Discussing actions in the early modern period/late Middle Ages, especially religious actions, from my point of view, and trying to put them functionally in their place, it just doesn’t quite mesh with my particular world view. Which, at least, with figuring out exactly how my mind is working, and with how the people in those times would have seen the world…now I can understand how they felt and acted. So I feel better able to understand their motivations and actions. That’s learning about the time, which is the point of my class. I got to learn about myself and people 500-600 years ago, that’s the best part of learning about myself.

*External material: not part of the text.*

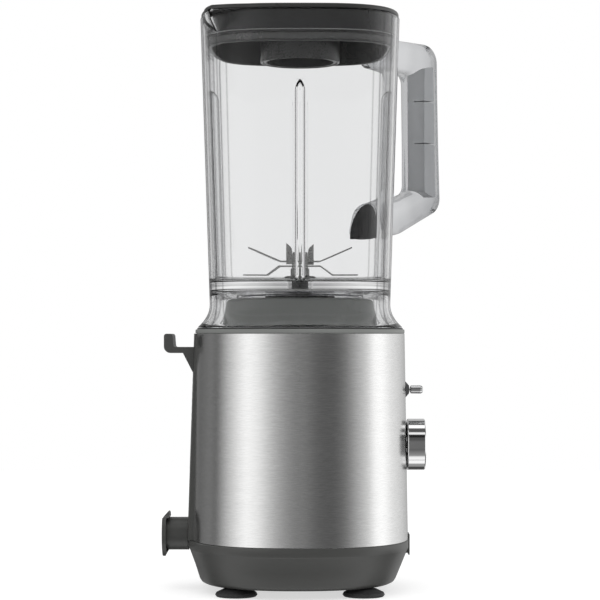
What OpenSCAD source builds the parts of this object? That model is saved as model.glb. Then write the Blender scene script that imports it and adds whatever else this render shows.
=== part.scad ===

So, I’m a functionalist. I’ll have to thank my professor for this knowledge sometime.

Alcohol

I’m slightly drunk. It’s a first for me. And I’ll chalk it up to the bartender thinking me and my friend are cute, and probably hoping for a good tip. Because this restaurant’s bar never makes their drinks this strong. They are always severely watered down on the alcohol front for drinks. We went because it was “happy hour” and we were getting cheaper drinks. And I only drank 2. Granted, I drink pretty vodka-heavy drinks, and in under 1.5 hours, that’s pretty bad, but add in the drinks being alcohol-heavy, and that makes me drunk. Plus, I didn’t eat a very good dinner. Snack food at 3pm does not a real dinner make, nor does some bread sticks qualify as real dinner either.

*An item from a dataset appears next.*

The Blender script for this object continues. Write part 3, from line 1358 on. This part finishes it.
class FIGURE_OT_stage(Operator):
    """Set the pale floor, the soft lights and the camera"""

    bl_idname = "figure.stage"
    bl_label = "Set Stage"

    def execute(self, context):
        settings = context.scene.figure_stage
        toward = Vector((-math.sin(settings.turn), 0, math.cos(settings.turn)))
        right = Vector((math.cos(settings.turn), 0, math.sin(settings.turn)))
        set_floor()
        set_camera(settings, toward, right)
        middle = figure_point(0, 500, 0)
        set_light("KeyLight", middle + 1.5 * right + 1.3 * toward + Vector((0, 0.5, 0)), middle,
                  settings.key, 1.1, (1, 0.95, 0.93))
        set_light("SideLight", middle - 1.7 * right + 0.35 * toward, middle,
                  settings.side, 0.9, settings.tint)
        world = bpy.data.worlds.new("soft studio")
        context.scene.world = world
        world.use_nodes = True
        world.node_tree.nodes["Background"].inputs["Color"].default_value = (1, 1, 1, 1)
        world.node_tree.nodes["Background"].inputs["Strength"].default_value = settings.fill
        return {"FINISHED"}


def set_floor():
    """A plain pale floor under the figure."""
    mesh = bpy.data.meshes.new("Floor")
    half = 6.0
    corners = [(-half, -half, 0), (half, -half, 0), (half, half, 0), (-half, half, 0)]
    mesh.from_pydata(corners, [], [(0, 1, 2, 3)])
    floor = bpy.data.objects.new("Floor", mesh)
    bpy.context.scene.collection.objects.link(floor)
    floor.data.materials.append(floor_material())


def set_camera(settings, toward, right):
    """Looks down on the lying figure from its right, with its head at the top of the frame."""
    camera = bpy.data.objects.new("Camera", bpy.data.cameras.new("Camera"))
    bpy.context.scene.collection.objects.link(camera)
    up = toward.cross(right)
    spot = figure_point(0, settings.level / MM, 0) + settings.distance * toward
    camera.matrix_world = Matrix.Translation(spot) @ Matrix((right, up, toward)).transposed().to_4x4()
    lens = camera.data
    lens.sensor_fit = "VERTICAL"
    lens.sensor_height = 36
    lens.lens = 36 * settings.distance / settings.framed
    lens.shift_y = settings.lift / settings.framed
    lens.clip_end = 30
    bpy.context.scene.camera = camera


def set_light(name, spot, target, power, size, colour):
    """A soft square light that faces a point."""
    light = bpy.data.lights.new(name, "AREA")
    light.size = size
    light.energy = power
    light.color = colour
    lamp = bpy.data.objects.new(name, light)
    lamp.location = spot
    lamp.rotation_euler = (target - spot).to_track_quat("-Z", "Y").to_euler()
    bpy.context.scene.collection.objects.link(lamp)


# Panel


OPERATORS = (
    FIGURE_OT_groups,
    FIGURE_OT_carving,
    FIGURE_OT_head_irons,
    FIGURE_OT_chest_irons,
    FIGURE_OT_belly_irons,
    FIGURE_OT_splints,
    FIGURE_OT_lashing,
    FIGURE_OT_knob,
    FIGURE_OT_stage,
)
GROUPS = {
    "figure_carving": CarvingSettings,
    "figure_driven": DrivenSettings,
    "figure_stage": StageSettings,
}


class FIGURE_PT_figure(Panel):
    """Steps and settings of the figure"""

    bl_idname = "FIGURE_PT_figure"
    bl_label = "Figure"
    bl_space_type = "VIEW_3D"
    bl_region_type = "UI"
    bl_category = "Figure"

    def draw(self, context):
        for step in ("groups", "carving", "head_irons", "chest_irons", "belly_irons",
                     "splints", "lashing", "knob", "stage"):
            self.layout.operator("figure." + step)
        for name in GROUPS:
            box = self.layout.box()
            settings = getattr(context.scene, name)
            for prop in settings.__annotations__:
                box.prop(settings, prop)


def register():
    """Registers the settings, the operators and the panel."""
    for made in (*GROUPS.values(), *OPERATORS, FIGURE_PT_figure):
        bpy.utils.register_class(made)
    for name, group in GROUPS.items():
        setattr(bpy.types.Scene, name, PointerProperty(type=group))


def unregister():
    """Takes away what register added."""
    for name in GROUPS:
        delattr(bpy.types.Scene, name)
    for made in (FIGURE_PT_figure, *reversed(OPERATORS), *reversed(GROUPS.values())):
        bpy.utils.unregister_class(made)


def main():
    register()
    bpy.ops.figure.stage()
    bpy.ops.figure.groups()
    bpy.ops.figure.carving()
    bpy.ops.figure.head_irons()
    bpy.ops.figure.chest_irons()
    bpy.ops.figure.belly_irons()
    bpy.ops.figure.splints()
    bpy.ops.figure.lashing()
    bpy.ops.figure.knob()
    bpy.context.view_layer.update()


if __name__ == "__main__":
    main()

But, it did get me thinking just now. I realize, for the first time ever (I’ve never been drunk in my life), why people might drink as part of life. I mean…being a bit inhibition-less is nice. It’s freeing. It kind of opens the mind to new possibilities and makes me feel a bit happier to try new things, and think about new things. And it makes me feel a bit calmer, less worried and stressed out. That’s a huge deal for me, because usually I’m thinking of 20 things at once.

So, I’m going to consider using alcohol (1 drink methinks) as part of ritual in my future practice. Not getting drunk. But, I get the feeling that an occasional drink for ritual, or honoring the gods, or perhaps ancestors, if I ever choose to make that part of my practice, is a good idea.

I will of course revisit this idea when I’m sober (say tomorrow afternoon/evening) and evaluate. But, I think it’s a good idea. After all, alcohol is part of some religious practices, so it’s not without precedence for me to consider this.